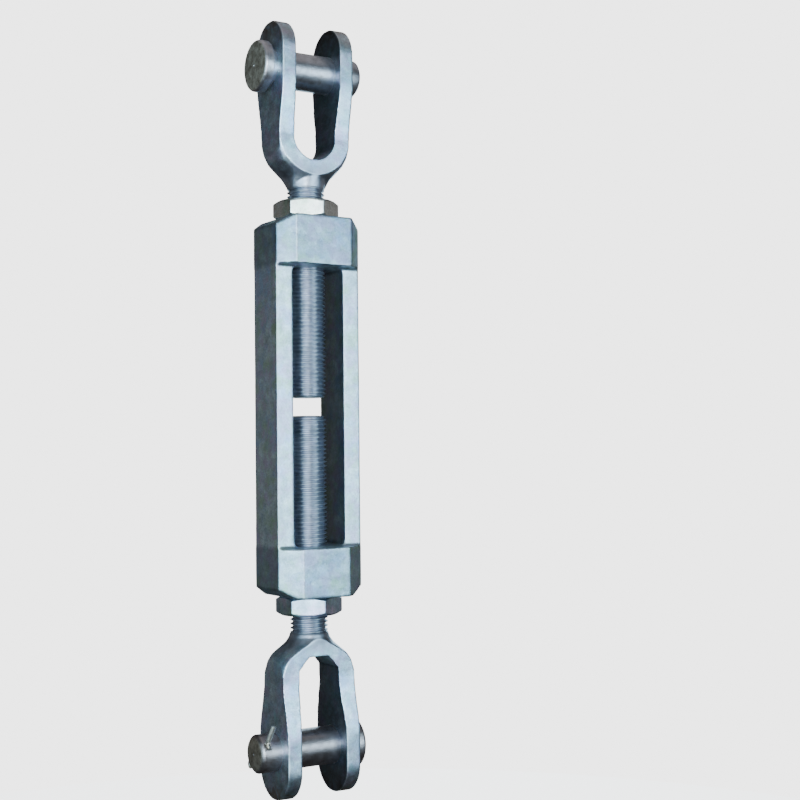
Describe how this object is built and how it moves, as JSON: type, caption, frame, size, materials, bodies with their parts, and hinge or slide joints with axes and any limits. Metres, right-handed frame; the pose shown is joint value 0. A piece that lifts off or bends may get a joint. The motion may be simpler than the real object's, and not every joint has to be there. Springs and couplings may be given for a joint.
{
  "type": "rigging turnbuckle",
  "caption": "Open-frame jaw and jaw rigging turnbuckle: turning the frame draws two opposite-handed screws in or out, and lock nuts hold it.",
  "frame": {"origin": "centre of the frame, on the screws' axis", "axes": "+Z along the screws towards the upper jaw, X along the clevis pins, -Y the front"},
  "size_m": [0.1132, 0.076, 0.738],
  "materials": {
    "frame": "hot-dip galvanised, matt and mottled",
    "jaws": "hot-dip galvanised forging, matt, browner at the ear tips",
    "nuts": "bright zinc, satin",
    "pins": "turned steel with a thin warm-grey zinc",
    "cotters": "cream zinc wire"
  },
  "bodies": {
    "upper_end": {"upper_jaw": "jaws"},
    "upper_nut": {"upper_lock_nut": "nuts"},
    "frame": {"frame_body": "frame"},
    "lower_nut": {"lower_lock_nut": "nuts"},
    "lower_end": {"lower_jaw": "jaws"},
    "upper_pin": {"upper_clevis_pin": "pins", "upper_cotter_pin": "cotters"},
    "lower_pin": {"lower_clevis_pin": "pins", "lower_cotter_pin": "cotters"}
  },
  "joints": [
    {"name": "frame_turn", "type": "hinge", "parent": "upper_nut", "child": "frame", "pos_m": [0, 0, 0], "axis": [0, 0, 1], "range_deg": [-720, 10800]},
    {"name": "upper_screw_travel", "type": "slide", "parent": "upper_end", "child": "upper_nut", "axis": [0, 0, -1], "range_m": [-0.00801, 0.12001]},
    {"name": "lower_end_stays_level", "type": "hinge", "parent": "frame", "child": "lower_nut", "pos_m": [0, 0, 0], "axis": [0, 0, 1], "range_deg": [-10801, 721]},
    {"name": "lower_screw_travel", "type": "slide", "parent": "lower_nut", "child": "lower_end", "axis": [0, 0, -1], "range_m": [-0.00801, 0.12001]},
    {"name": "upper_pin_turn", "type": "hinge", "parent": "upper_end", "child": "upper_pin", "pos_m": [0, 0, 0.324], "axis": [1, 0, 0], "continuous": true},
    {"name": "lower_pin_turn", "type": "hinge", "parent": "lower_end", "child": "lower_pin", "pos_m": [0, 0, -0.324], "axis": [1, 0, 0], "continuous": true}
  ],
  "couplings": [
    {"joint": "upper_screw_travel", "follows": "frame_turn", "m_per_rad": 0.00063662},
    {"joint": "lower_end_stays_level", "follows": "frame_turn", "ratio": -1},
    {"joint": "lower_screw_travel", "follows": "frame_turn", "m_per_rad": 0.00063662}
  ]
}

**YOUR GOAL**
Write out every line of the preceding listing that contains "with".

**EXERCISE ANSWER**
Describe how this object is built and how it moves, as JSON: type, caption, frame, size, materials, bodies with their parts, and hinge or slide joints with axes and any limits. Metres, right-handed frame; the pose shown is joint value 0. A piece that lifts off or bends may get a joint. The motion may be simpler than the real object's, and not every joint has to be there. Springs and couplings may be given for a joint.
    "pins": "turned steel with a thin warm-grey zinc",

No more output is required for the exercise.